As a contrast to large, established organizations, let’s look at start-ups for a second: Their organizational rules are less defined and people can step in and step up if they see a need for change. And more often than not, start-ups are too young to have established “best practices” on whose laurels they could rest.
Organizations of all kinds should ask themselves, how they can adopt the advantages of a start-up organization, so that these positive aspects of start-ups can stay alive and contribute to the innovative performance and purpose of any organization. That way, organizations can benefit of the full potential and ingenuity of their contributors. And now let me tell you why pizzas – yes, pizzas – might offer a solution.
Two Pizza Teams
Not every organization can stop being large and old and turn into a start-up. But every organization can create “two pizza teams”. Say what now? “Two pizza teams” is a concept of Jeff Bezos, founder of Amazon, who thinks that a team should be just as big so that you can feed it with two pizzas – which is around 5 to 8 people. The more people you have in a team, the more time you need to communicate and coordinate to get things done. And the critical thing is this: The effort to communicate and coordinate grows faster than the team size. With each new member in a team, the coordination efforts grow over-proportionally. That’s why the email inbox of too large teams is constantly full and too many meetings are being scheduled while true progress might get increasingly hard to achieve.

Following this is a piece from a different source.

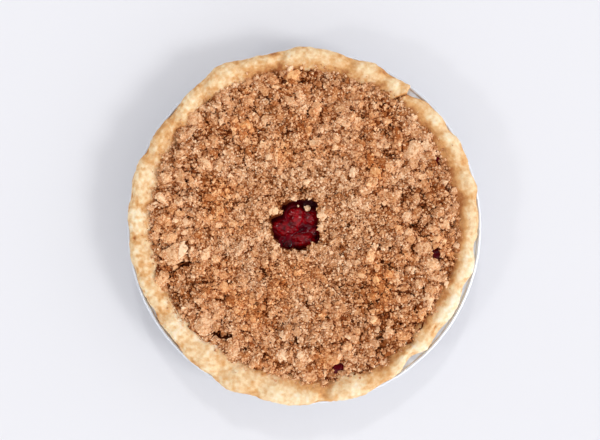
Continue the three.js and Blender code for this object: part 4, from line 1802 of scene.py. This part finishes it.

Long story short, teams shouldn’t grow for no reason because a team doesn’t automatically get more productive with more people. What teams need is what I like to call a two pizza DIET:
- Decision making processes which allow teams to get approval, act fast and autonomously,
- Information relevant for their tasks,
- Expertise that is required to get the job done and make good decisions and
- Technology that enables them.
The Enabling Element and the Organization of One
It’s the above-mentioned DIET characteristics that makes the difference if a group of people can be effective. It’s not their team size per se. Thanks to the internet and other innovations, individuals today can access relevant information, expertise, technology and decide on their own quickly and at very low cost. As a consequence, what would have been possible only for larger organizations not too long ago is now also feasible for smaller groups of people or individuals. When you wanted to get something done in the past, you needed to build an institution or organization to gather the resources and coordinate the efforts. Today not anymore.
This development changes the nature of work not only because it enables open innovation and crowd sourcing but also because it sets the preconditions of the “gig economy” in which more and more people work and compete as an “organization of one” – with all its liberating and daunting consequences for the future of work, society and the psychological well-being of its individuals.
That’s why we all should be paying close attention to what researchers like Pamela have on offer and why it was a pleasure for me to have had this conversation with her and make it available as a Sparkr Podcast episode for you.